With the approach of parliamentary elections in December and the presidential elections no more than a year away, human rights activist Lyudmila Alexeyeva told the crowd that the fight for free elections is the most pressing issue for the opposition. She had previously co-led the "Strategy 31" movement, which met on Triumph Square with Limonov on the 31st of every month with 31 days to protest the right to assembly enshrined in Article 31 of the Russian Constitution.

But on Thursday evening, the veteran rights activist tried to whip up between 350 and 700 peaceful demonstrators to challenge the political monopoly of the United Russia ruling party with chants of "Say 'no' to United Russia!" "Today, it is not down to us who leads our country," she told protesters. "It is the people who are in power who decide and of course they do this in their own interests. Today's regime was established by United Russia, which has shown they do not take our interests into account." Alexeyeva said that she would publically demonstrate on the last day of every month for free elections.

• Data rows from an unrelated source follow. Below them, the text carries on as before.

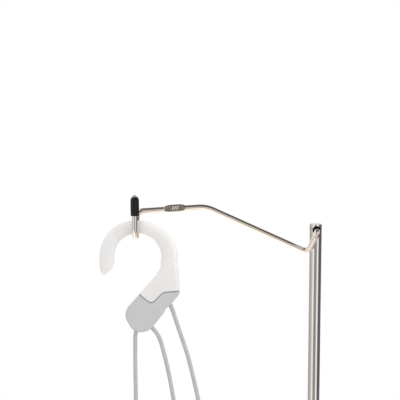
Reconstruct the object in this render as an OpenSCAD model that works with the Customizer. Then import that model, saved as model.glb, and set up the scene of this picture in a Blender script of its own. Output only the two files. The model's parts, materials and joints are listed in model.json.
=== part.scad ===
// Valet stand: a slim telescopic steel post on a round weighted base, with a bent wire arm that plugs
// into a cross hole near the top. A moulded hook with three hanging cords swings on the arm's end.
// Origin: centre of the base's underside, on the post's axis. +Z is up. The arm reaches along -X.
// Millimetres.

/* [Base] */
// Diameter of the steel base cover
base_d = 286; // [240:2:340]
// Thickness of the cast weight
base_weight_h = 14; // [10:1:20]
// Thickness of the rubber pad
base_pad_h = 3; // [2:0.5:5]
// Sheet thickness of the base cover
base_cover_t = 1.2; // [0.8:0.1:1.6]

/* [Post] */
// Height of the top of the post, lowered
post_top = 1150; // [1100:5:1300]
// Outer diameter of the upper tube
upper_d = 12.7; // [12:0.1:13.2]
// Wall of the upper tube
upper_wall = 1.0; // [0.8:0.1:1.5]
// Length of the upper tube
upper_len = 950; // [900:5:1000]
// Outer diameter of the lower tube
lower_d = 16; // [15.8:0.1:17]
// Inner diameter of the lower tube
lower_bore = 13.6; // [13.6:0.1:14]
// Height of the top of the lower tube
lower_top = 660; // [640:5:700]

/* [Arm] */
// Diameter of the arm's wire
rod_d = 6; // [5.5:0.1:6]
// Distance from the post's axis to the arm's end
arm_reach = 192.3; // [180:0.1:210]
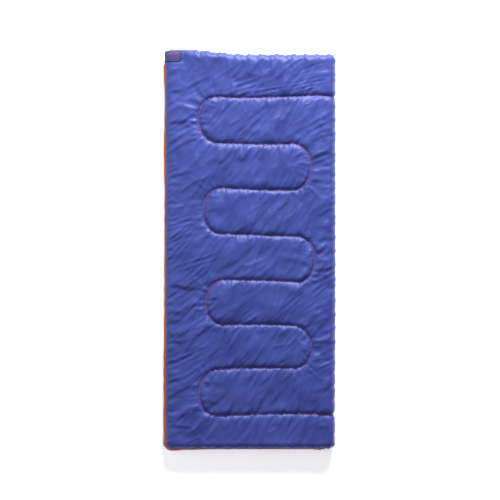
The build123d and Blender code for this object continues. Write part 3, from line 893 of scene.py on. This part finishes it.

The protest on Puskhin Square was attended by a medley of protestors including ecological activists fighting against the felling of Khimki Forest and a band of praying Hare Krishnas who tapped on a drum rhythmically throughout proceedings.

Vladimir Ryzhkov, former State Duma deputy and outspoken critic of Vladimir Putin, told protestors that they appear to have cemented a victory in being allowed to protest publically again, but that nationwide arrests at the "Strategy 31" protests.

Interfax reported that over a hundred were detained in St. Petersburg and between ten and 15 in Nizhny Novgorod. Former First Deputy Prime Minister Boris Nemtsov was briefly detained in St. Petersburg.

Triumph Square was the usual scene of chaos as pedestrians on their way home from work and swarms of journalists created bottlenecks against tightly-policed barriers under the statue of Mayakovsky on a crisp spring evening. Heavily outnumbered by black-helmeted riot police, 56 of the more radical opposition, including Eduard Limonov and Konstantin Kosyakin of the Left Front, were hauled away to police buses as revelers chanted "Down with the Chekists!"

Four protesters were detained by riot police after they tried to scale the scaffolding on a building on Tverskaya-Yamskaya Street to unfurl a huge banner in front of the chaos below. It was unclear how many protesters were present or their political allegiances. Nikolai Filipovich, 67, who wore a "Strategy 31" badge, said simply that he supports Russia without Putin. "The police consistently break up these gatherings and don't allow us to come together," said Filipovich.

The Strategy 31 organizers claim that their offices at Belorusskaya in central Moscow were raided by around 20 uniformed police officers on Wednesday in an attempt to intimidate them ahead of the protests. Four of the organizers were briefly detained in the offices in connection with a criminal investigation into an "illegal enterprise," said Alexander Averin, a member of the Strategy 31 committee, in a press statement.

"Whatever this has to do with the Strategy 31 offices, the people carrying out the search did not explain," He added that a similar raid was carried out before the January 31 protest. "Obviously it was an attempt to scare activists ahead of the 31st."